Do as I say, not as I do

Interesting survey of the attitudes of British people towards the environment and their actions on the subject. As seasoned observers will know, the most alarmist news articles on global warming come from the two newspapers The Guardian and The Independent. So what do their readers think and do?

While climate change concerns are voiced most strongly among the young, Liberal Democrat voters and Guardian/Independent readers, these attitudes are not translated into personal action.

The poll showed, for example, that Guardian/Independent readers are no more likely to have taken any specific energy saving actions than tabloid readers, and are actually less likely to have insulated their homes.

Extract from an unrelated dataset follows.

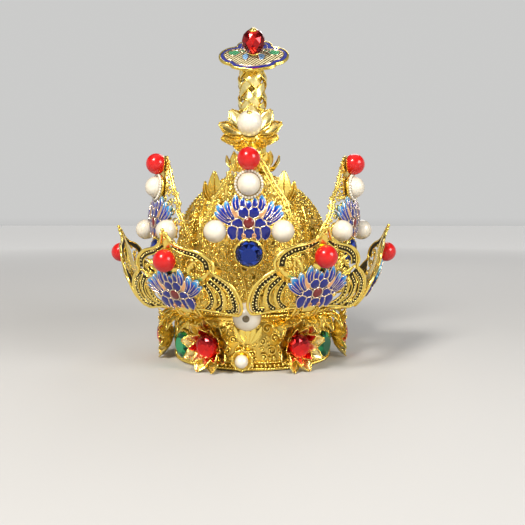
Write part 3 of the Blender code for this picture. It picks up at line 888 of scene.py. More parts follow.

CEI President Fred Smith often talks about the need for corporations to talk to Joan Citizen as much as to Joan Consumer. It appears that global warming alarmists have the reverse problem:

Dr David Reiner, Course Director of the MPhil in Technology Policy at Judge Business School, University of Cambridge and author of the report, said: “There is a real engagement among the British public on questions of energy and environment, particularly over climate change. There is a willingness to support government policies, but even those groups that are the strongest supporters of policy action do not translate this support into their personal energy saving behaviour. They show a clear divergence between their views as citizens and their actions as consumers.”

Once again, as is the case with EU emissions, the people who proclaim themselves most concerned about a problem politically, are the least likely to do something about it practically. Image, it appears, is everything in the climate debate.